Once again, this is a problem in the leadership of the Attorney General’s Office. The young lawyer who has argued I’m not entitled to discovery is only doing what her bosses are making her do. By all accounts, she seems like a very nice young lawyer. But her bosses are not going to be in Charleston County when we’re arguing these issues. They’ll be far away, back in Columbia, where they will not face any consequences for this complete waste of time and money. The AG’s office does not have any legitimate interest in keeping attorneys from investigating their clients’ cases and otherwise impeding their clients’ access to the PCR system. And the AG office’s pursuit of its illegitimate goals wastes valuable judicial resources and taxpayer money.

Normally I would complain about my wasted time and money, too. I will, after all, need to travel to this far away locale the night before, and stay at a hotel, so I’m not late to the morning hearing I have been scheduled for (and most people know how awful morning traffic can be in this area of the state so driving down that morning isn’t an option). Given the location, though, I will be turning this little wasteful junket into a mini-vacation, complete with nice hotel and dinner reservations, and time with an old friend. But if this were say, someplace less desirable, I’d most likely be raising hell about my own inconvenience too.
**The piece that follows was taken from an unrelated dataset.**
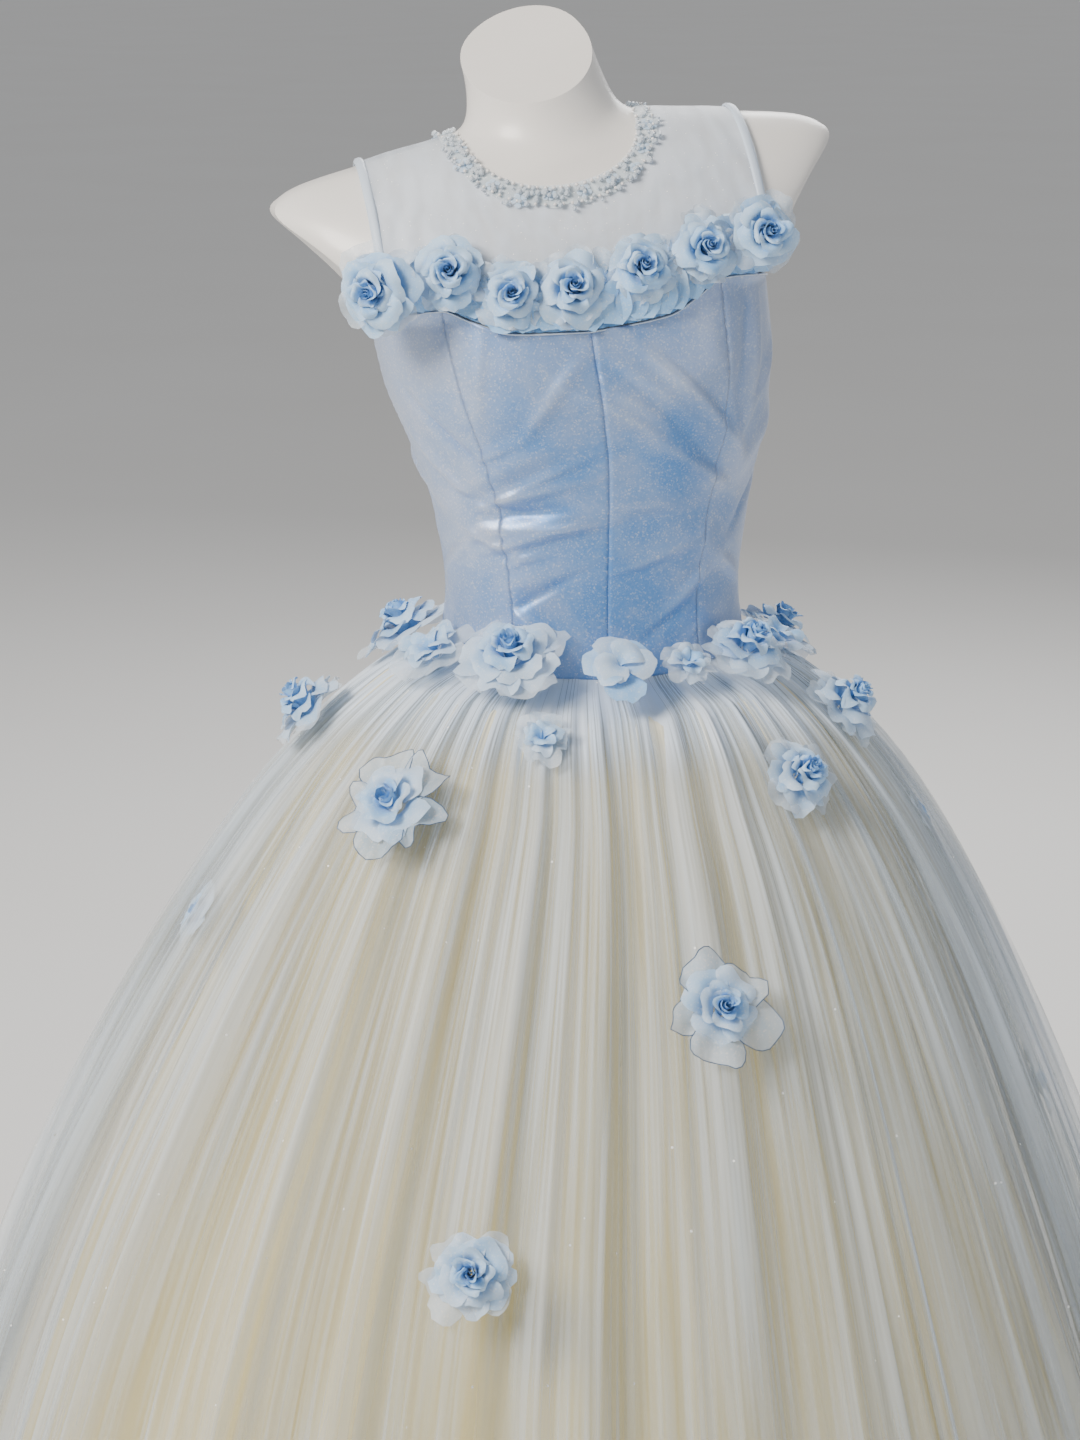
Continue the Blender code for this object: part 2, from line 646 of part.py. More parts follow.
def skirt_point(angle, drop, layer, ease):
    """World point on one skirt layer at an ease, with its gathers and folds."""
    turn = np.radians(angle)
    drop = np.asarray(drop, float)
    uneven = turn + waves(SPACING_WAVES, turn)
    gathers = np.cos(layer.folds * uneven) * column(SKIRT, "gather", drop, "drop")
    size = FOLD_SIZE + waves(FOLD_SIZE_WAVES, turn)
    folds = np.cos(FOLDS * uneven + FOLD_START) * column(SKIRT, "fold", drop, "drop") * size
    out = ease - layer.inset * smoothstep(drop, 0.0, INSET_BELOW) + layer.share * (gathers + folds)
    front, back = column(SKIRT, "front", drop, "drop"), column(SKIRT, "back", drop, "drop")
    wide = column(SKIRT, "half_width", drop, "drop") + out
    deep = np.where(np.cos(turn) >= 0, front, back) + out
    power = 2 / (ROUNDNESS + (2.0 - ROUNDNESS) * smoothstep(drop, 0.0, ROUND_BELOW))
    x = hip_shift(-drop) + wide * signed_power(np.sin(turn), power)
    y = -deep * signed_power(np.cos(turn), power)
    return np.stack([x, y, WAIST_SEAM_Z - drop + 0.0 * x], axis=-1)


def waist_line(angle, drop, lap):
    """Drops at the skirt's top that follow the bodice's lower edge, lapped inside it or below."""
    angle = (np.asarray(angle, float) + 180.0) % 360.0 - 180.0
    dip = -bodice_edge(angle, "waist") + lap
    return drop + dip * (1 - smoothstep(drop, 0.0, SKIRT[2].drop))


def add_skirt_piece(layer, finish, name, low, high, lap, carriers):
    """One piece of a skirt layer, between the seams at two angles."""
    drops = np.array([SKIRT[i].drop for i in layer.drops])[:, None]
    trim = np.degrees(SEAM_GAP / 2 / column(SKIRT, "front", drops, "drop"))
    columns = round(layer.columns * (high - low) / 180.0)
    angle = low + trim + (high - low - 2 * trim) * np.linspace(0.0, 1.0, columns + 1)
    drop = waist_line(angle, drops, lap)

    def point_at(ease):
        return skirt_point(angle, drop, layer, ease)

    return lay_wall(name, point_at, np.full(drop.shape, layer.ease), TULLE_THICK, finish, carriers)


def add_layer(layer, finish, lap, carriers):
    """The front of one skirt layer, and its back in two pieces with a centre seam."""
    pieces = (("front", -90.0, 90.0), ("back_left", 90.0, 180.0), ("back_right", 180.0, 270.0))
    return [
        add_skirt_piece(layer, finish, f"{layer.name}_{side}", low, high, lap, carriers)
        for side, low, high in pieces
    ]


def form_ring(reach, side, middle):
    """One ring of the torso, at the heights side and middle: the front across, then the back."""
    turn = np.radians(np.linspace(-FORM_SIDE_ANGLE, FORM_SIDE_ANGLE, FORM_COLUMNS))
    x = reach * signed_power(np.sin(turn), 2 / ROUNDNESS)
    height = middle + (side - middle) * np.sin(turn) ** 2
    grown = smoothstep(height, NECK_BLEND_LOW, NECK_BLEND_HIGH)
    neck = np.sqrt(np.maximum(NECK_BASE_R**2 - x * x, 0.0)) * grown
    front = np.maximum(-skin_y(x, height, True), 0.0)
    back = np.maximum(skin_y(x, height, False), 0.0)
    front = -(front**4 + np.maximum(neck - RIDGE_BACK, 0.0) ** 4) ** 0.25
    back = (back**4 + np.where(neck > 0.0, neck + RIDGE_BACK * grown, 0.0) ** 4) ** 0.25
    rings = stand_up(x, front, height), stand_up(x, back, height)[::-1]
    return np.concatenate(rings)


def neck_ring(share):
    """One ring of the neck, from its base to the slanting cap."""
    turn = np.radians(np.linspace(-FORM_SIDE_ANGLE, FORM_SIDE_ANGLE, FORM_COLUMNS))
    turn = np.concatenate([turn, math.pi - turn[::-1]])
    radius = NECK_TOP_R + (NECK_BASE_R - NECK_TOP_R) * (1 - share) ** 2
    x, y = radius * np.sin(turn), RIDGE_BACK - radius * np.cos(turn)
    cap = CAP_HEIGHT + CAP_SLOPE * (y - RIDGE_BACK) + CAP_SIDE_SLOPE * x
    start = NECK_BASE + NECK_BASE_SIDE * np.sin(turn) ** 2
    return stand_up(x, y, start + (cap - start) * share)


def add_form():
    """The torso, closed below at the hips and above by the neck's cap."""
    heights = sorted([level.height for level in FIGURE if level.height <= ARMPIT_HEIGHT] + [UNDERARM_RING])
    rings = [form_ring(float(half_width(h)), h, h) for h in heights]
    for ring in ARM_RINGS:
        reach = ARM_CUT_START + ARM_CUT_SLOPE * (ring.side - ARM_CUT_HEIGHT)
        rings.append(form_ring(reach, ring.side, ring.middle))
    for ring in SHOULDER_RINGS:
        side = float(ridge_height(ring.reach)) - RIDGE_SOFTEN
        rings.append(form_ring(ring.reach, side, ring.middle))
    rings += [neck_ring(share) for share in NECK_SHARES]
    rings = np.stack(rings)
    rows, columns = rings.shape[:2]
    faces = grid_faces(rows, columns, 0, True)
    faces.append(tuple(range(columns)))
    faces.append(tuple(range((rows - 1) * columns, rows * columns)))
    return add_object("form_torso", rings.reshape(-1, 3), faces, FORM_WHITE)


def add_turned(name, profile, centre_x, finish):
    """A round solid turned about a vertical axis, from (radius, z) pairs, bottom to top."""
    turn = np.linspace(0.0, 2 * math.pi, ROUND_SIDES, endpoint=False)
    points = [(centre_x + r * math.cos(a), r * math.sin(a), z) for r, z in profile for a in turn]
    faces = grid_faces(len(profile), ROUND_SIDES, 0, True)
    faces.append(tuple(range(ROUND_SIDES)))
    faces.append(tuple(range((len(profile) - 1) * ROUND_SIDES, len(profile) * ROUND_SIDES)))
    return add_object(name, points, faces, finish)


def add_stand():
    """The pole under the torso and the round base on the floor."""
    hip = FIGURE[0].height
    centre_x = float(hip_shift(hip))
    under = WAIST_SEAM_Z + hip - SEAM_GAP
    boss = BASE_THICK + BOSS_HEIGHT
    base = [
        (BASE_R, 0.0),
        (BASE_R, BASE_THICK - BASE_BEVEL),
        (BASE_R - BASE_BEVEL, BASE_THICK),
        (BOSS_R, BASE_THICK),
        (BOSS_R, boss - BASE_BEVEL),
        (BOSS_R - BASE_BEVEL, boss),
    ]
    pole = [
        (POLE_R, boss + SEAM_GAP),
        (POLE_R, under - FLANGE_THICK),
        (FLANGE_R, under - FLANGE_THICK),
        (FLANGE_R, under),
    ]
    add_turned("form_base", base, centre_x, STEEL)
    add_turned("form_pole", pole, centre_x, STEEL)


def flower_mesh(profile, radius, rise, petals, spin):
    """Points and faces of one flower, with its back on z = 0 and its petals as lobes."""
    sides = 2 * petals
    points, faces = [], []
    for ring, turn in enumerate(profile):
        for k in range(sides):
            angle = math.radians(spin) + 2 * math.pi * (k + 0.5 * (ring % 2)) / sides
            lobe = turn.lobe if k % 2 == 0 else -turn.lobe
            r = radius * turn.radius * (1 + lobe)
            points.append((r * math.cos(angle), r * math.sin(angle), rise * (turn.rise + LOBE_LIFT * lobe)))
    faces += grid_faces(len(profile), sides, 0, True)
    faces.append(tuple(range(sides)))
    last = (len(profile) - 1) * sides
    points.append((0.0, 0.0, rise * (profile[-1].rise - HEART_DEPTH)))
    faces += [(last + k, last + (k + 1) % sides, len(points) - 1) for k in range(sides)]
    return np.array(points), faces


def seat_flower(name, mesh_points, faces, place, normal, carriers):
    """Moves a flower along its normal until its back is just clear of what carries it."""
    normal = Vector(normal).normalized()
    side = Vector((0.0, 0.0, 1.0)).cross(normal).normalized()
    turn = Matrix((side, normal.cross(side), normal)).transposed()
    points = [turn @ Vector(p) + Vector(place) for p in mesh_points]
    tree = tree_of(carriers)
    tried = [np.array(p) for p in points]
    for face in faces:
        ring = [tried[i] for i in face]
        tried.append(sum(ring) / len(ring))
        tried += [(a + b) / 2 for a, b in zip(ring, ring[1:] + ring[:1])]
    way = np.array(normal)
    clear = []
    for p in tried:
        hit = tree.ray_cast(Vector(p + way * SEAT_REACH), -normal, 2 * SEAT_REACH)[0]
        if hit is not None:
            clear.append((p - np.array(hit)) @ way)
    made = add_object(name, [p + normal * (SEAM_GAP - min(clear)) for p in points], faces, PETAL)
    for _ in range(LIFT_ROUNDS):
        if not crossing_points(made, tree):
            break
        made.data.transform(Matrix.Translation(normal * LIFT_STEP))
    return made


def add_neck_roses(carriers):
    """The roses sewn along the gathered band, from the wearer's right to left."""
    ease = YOKE_EASE + 2 * SHEER_THICK + SEAM_GAP
    for number, rose in enumerate(NECK_ROSES, 1):
        height = float(edge_height_at(rose.x, True)) + rose.above_edge
        place = figure_point(rose.x, height, True, ease)
        along = figure_point(rose.x + NUDGE, height, True, ease) - place
        up = figure_point(rose.x, height + NUDGE, True, ease) - place
        normal = Matrix.Rotation(math.radians(rose.turn), 3, "Z") @ Vector(np.cross(along, up))
        points, faces = flower_mesh(ROSE_PROFILE, rose.radius, rose.rise, ROSE_PETALS, rose.spin)
        seat_flower(f"rose_neck_{number}", points, faces, place, normal, carriers)


def add_flowers(prefix, flowers, layer, carriers):
    """A table of flowers sewn on one skirt layer."""
    plain = layer._replace(share=0.0)
    for number, flower in enumerate(flowers, 1):
        here = skirt_point(flower.angle, flower.drop, plain, layer.ease)
        ahead = skirt_point(flower.angle + NUDGE_DEGREES, flower.drop, plain, layer.ease)
        below = skirt_point(flower.angle, flower.drop + NUDGE, plain, layer.ease)
        normal = np.cross(ahead - here, here - below)
        profile = BLOSSOM_PROFILE if flower.open else ROSE_PROFILE
        points, faces = flower_mesh(profile, flower.radius, flower.rise, flower.petals, flower.spin)
        seat_flower(f"{prefix}_{number}", points, faces, here, normal, carriers)


def build():
    clear_scene()
    add_stand()
    form = add_form()
    lining = add_layer(LINING_LAYER, LINING, -SEAM_LAP, [form])
    yoke = add_yoke([form])
    bodice = add_bodice([form] + yoke + lining)
    body = [form] + yoke + bodice
    bindings = [
        add_armhole_binding("binding_left", 1, body),
        add_armhole_binding("binding_right", -1, body),
    ]
    neck_band = add_neck_band([form] + yoke)
    add_back_flap(body + [neck_band])
    band = add_rose_band(body)
    under = add_layer(UNDER, TULLE_UNDER, EDGE_CLEAR, lining)
    top = add_layer(TOP, TULLE_TOP, EDGE_CLEAR, under)
    add_neck_roses(body + bindings + [band])
    add_flowers("flower_waist", WAIST_FLOWERS, TOP, top + bodice)
    add_flowers("flower_skirt", SKIRT_FLOWERS, TOP, top)
    add_flowers("flower_veiled", VEILED_FLOWERS, UNDER, under)


build()
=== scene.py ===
"""Looks of a ball gown on a white dress form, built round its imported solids.

Every length is in metres. +Z is up, the front faces -Y and +X is the wearer's left. Heights on
the figure are measured from the waist seam, and angles from the centre front towards +X.
"""

import logging
import math
from collections.abc import Callable, Sequence
from dataclasses import dataclass, field
from enum import Enum
from typing import NamedTuple

import bmesh
import bpy
import numpy as np
from mathutils import Matrix, Vector

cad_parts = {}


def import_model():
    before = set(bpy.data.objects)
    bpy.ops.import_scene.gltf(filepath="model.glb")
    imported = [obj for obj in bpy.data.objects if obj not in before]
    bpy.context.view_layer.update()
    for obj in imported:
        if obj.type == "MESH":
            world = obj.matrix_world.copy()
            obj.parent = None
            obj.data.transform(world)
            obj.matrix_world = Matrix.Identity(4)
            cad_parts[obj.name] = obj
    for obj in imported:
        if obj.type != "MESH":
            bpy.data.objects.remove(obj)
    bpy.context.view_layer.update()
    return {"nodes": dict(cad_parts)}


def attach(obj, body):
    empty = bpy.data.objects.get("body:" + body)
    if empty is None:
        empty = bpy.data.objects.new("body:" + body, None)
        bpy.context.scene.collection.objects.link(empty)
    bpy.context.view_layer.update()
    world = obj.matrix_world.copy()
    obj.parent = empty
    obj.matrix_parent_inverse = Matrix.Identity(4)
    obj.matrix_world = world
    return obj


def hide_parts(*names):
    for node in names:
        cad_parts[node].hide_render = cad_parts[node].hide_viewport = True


Array = np.ndarray
Colour = tuple[float, float, float, float]
Material, Piece = bpy.types.Material, bpy.types.Object
Tree, Node, Socket = bpy.types.NodeTree, bpy.types.Node, bpy.types.NodeSocket
LOG = logging.getLogger("gown")
BODY = "root"

# Sizes shared with the solids
WAIST_Z = 1.000
HEM_CLEAR = 0.010
SEAM_LAP = 0.006
EDGE_CLEAR = 0.0009
SEAM_GAP = 0.0003
ROUNDNESS = 2.25
HIP_SHIFT, HIP_SHIFT_DEPTH = 0.0235, 0.500
ARMPIT_HEIGHT, ARMPIT_RISE, ARM_HALF_WIDTH = 0.260, 0.055, 0.236
SHOULDER_ROUND, RIDGE_BACK = 2.2, 0.012
BODY_EASE = 0.0030
NECK_HALF_WIDTH, NECK_FRONT, NECK_BACK = 0.0640, 0.349, 0.366


class Level(NamedTuple):
    """One level of the figure, from the hip cut to the shoulders."""

    height: float
    half_width: float
    front: float
    back: float


class Ridge(NamedTuple):
    """One point of the shoulder line."""

    from_centre: float
    height: float


class Stance(NamedTuple):
    """How far the figure's middle is moved and tilted at a height."""

    height: float
    shift: float
    degrees: float


class Edge(NamedTuple):
    """The bodice's top and lower edges at an angle."""

    angle: float
    top: float
    waist: float


class Drop(NamedTuple):
    """The skirt's outline and the height of its gathers and folds at a drop below the waist."""

    drop: float
    half_width: float
    front: float
    back: float
    gather: float
    fold: float
    fine: float


class Crease(NamedTuple):
    """A soft ridge, or a trough where depth is negative, in the satin."""

    angle: float
    height: float
    length: float
    width: float
    slope: float
    depth: float


class Wave(NamedTuple):
    """A sine wave round the skirt."""

    count: int
    size: float
    start: float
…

The point is, there needs to be accountability in the AG office’s running of the court docket in PCR cases. To be clear—because I apparently I ruffled some feathers with my last blog about the AG’s office—I’m not faulting any of the young lawyers working for the AG’s office who are acting as they are. They’re working for others, and they have no discretion in how to handle these cases. But, by pursuing policies that impede criminal defendants’ access to the court system, the leadership at the Attorney General’s Office is wasting scarce judicial resources and taxpayer money for no legitimate purpose.